L’idée de justice sociale enveloppe celle d’équité, qui elle-même enveloppe celle d’égalité, fondement de la démocratie. La justice a pour but de rétablir une certaine balance entre le fort et le faible au sein de la société humaine. La loi naturelle du triomphe des plus forts se trouve ainsi compensée par le principe démocratique de l’égalité des droits entre les faibles et les forts. Le principe d’égalité ! Il n’y a pas pour Nietzsche « de poison plus empoisonné. » Cette doctrine de la Révolution a beau paraître prêchée « par la justice en personne, » elle est « la mort de toute justice. »

Zarathoustra compare les prédicateurs de l’égalité aux tarentules qui veulent tout envelopper dans leurs pièges :


Regarde ! voici le repaire de la tarentule ! Voici la toile qu’elle a tissée : touche cette toile, pour qu’elle se mette à trembler.

Mes amis, je ne veux pas que l’on me mêle et que l’on me confonde.

Il y en a qui prêchent ma doctrine de la vie, mais ce sont en même temps des prédicateurs de l’égalité et des tarentules…

C’est avec ces prédicateurs de l’égalité que je ne veux pas être mêlé et confondu. Car ainsi me parle la justice : — Les hommes ne sont pas égaux.

Ils ne doivent pas non plus le devenir ! Que serait donc mon amour du Surhomme si je parlais autrement.

C’est sur mille ponts et sur mille chemins que les hommes doivent se hâter vers l’avenir, et il faudra mettre entre eux toujours plus de guerres et d’inégalités ; c’est ainsi que me parle mon grand amour !


Zarathoustra compare ensuite magnifiquement la société humaine à un vieux temple dont il aperçoit les ruines et qui ne s’élève vers le ciel que grâce à la diversité de ses colonnes et aux forces contraires de ses arceaux.


En vérité, celui qui dressa jadis ses pensées,’édifice de pierre, vers les hauteurs, celui-là connut le secret de la vie, comme le plus sage d’entre tous !

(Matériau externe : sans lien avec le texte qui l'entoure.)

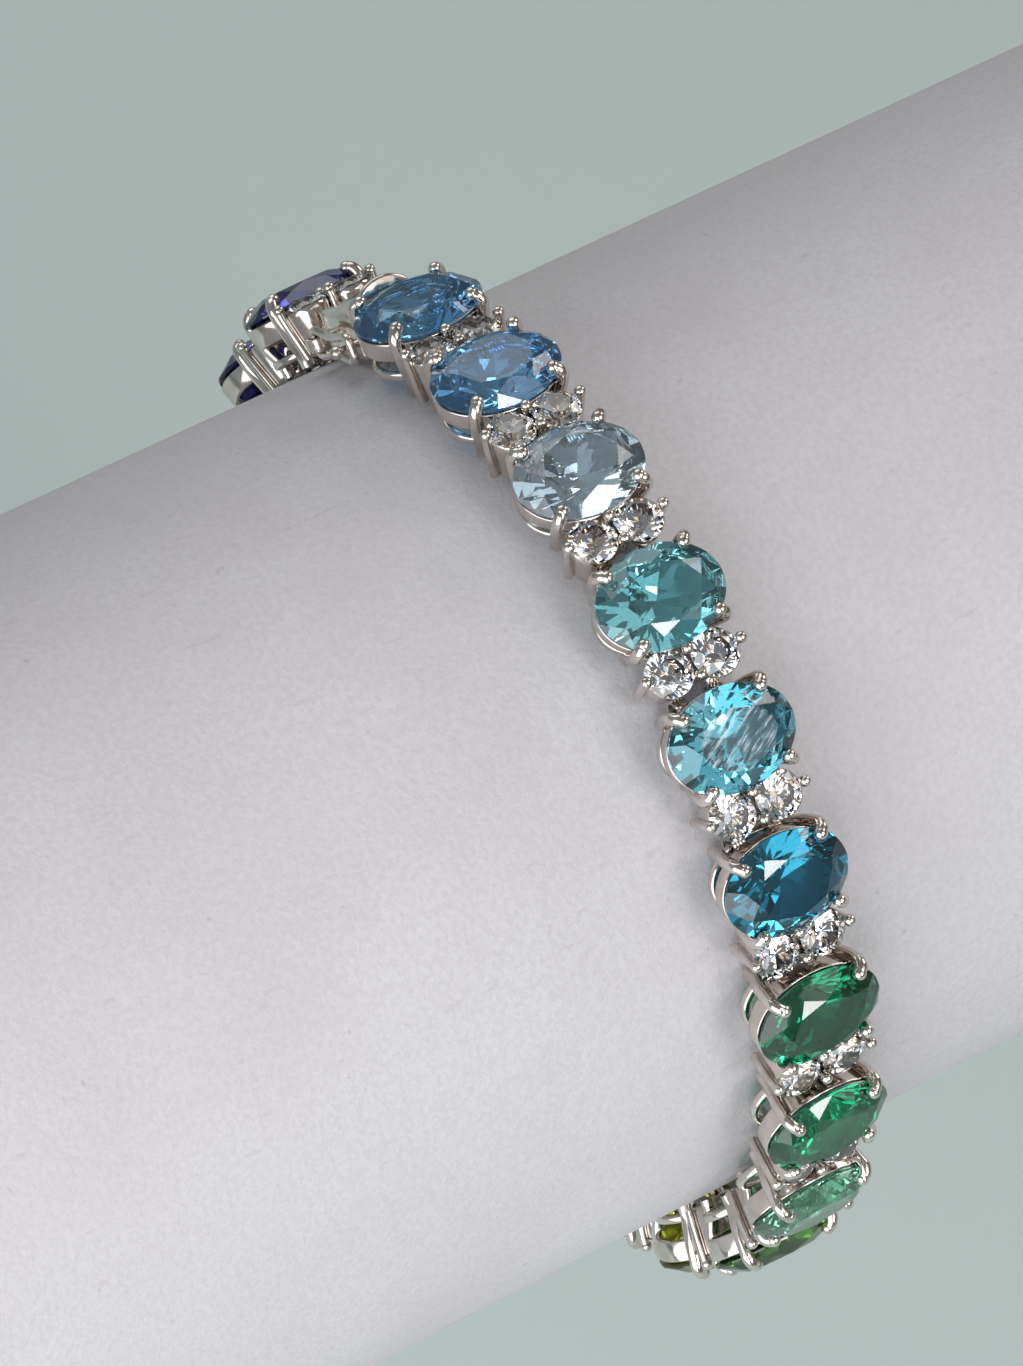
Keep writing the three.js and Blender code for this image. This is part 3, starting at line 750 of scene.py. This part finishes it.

Que, dans la beauté même, il y ait encore de la lutte et de l’inégalité et une guerre de puissance et de suprématie, c’est ce qu’il nous enseigne ici dans le symbole le plus lumineux.

Comme les voûtes et les arceaux se brisent ici divinement dans la lutte ! Comme la lumière et l’ombre se combattent en un divin effort !

Ainsi, sûrs et beaux, soyons ennemis nous aussi, mes amis ! Efforçons-nous divinement les uns contre les autres !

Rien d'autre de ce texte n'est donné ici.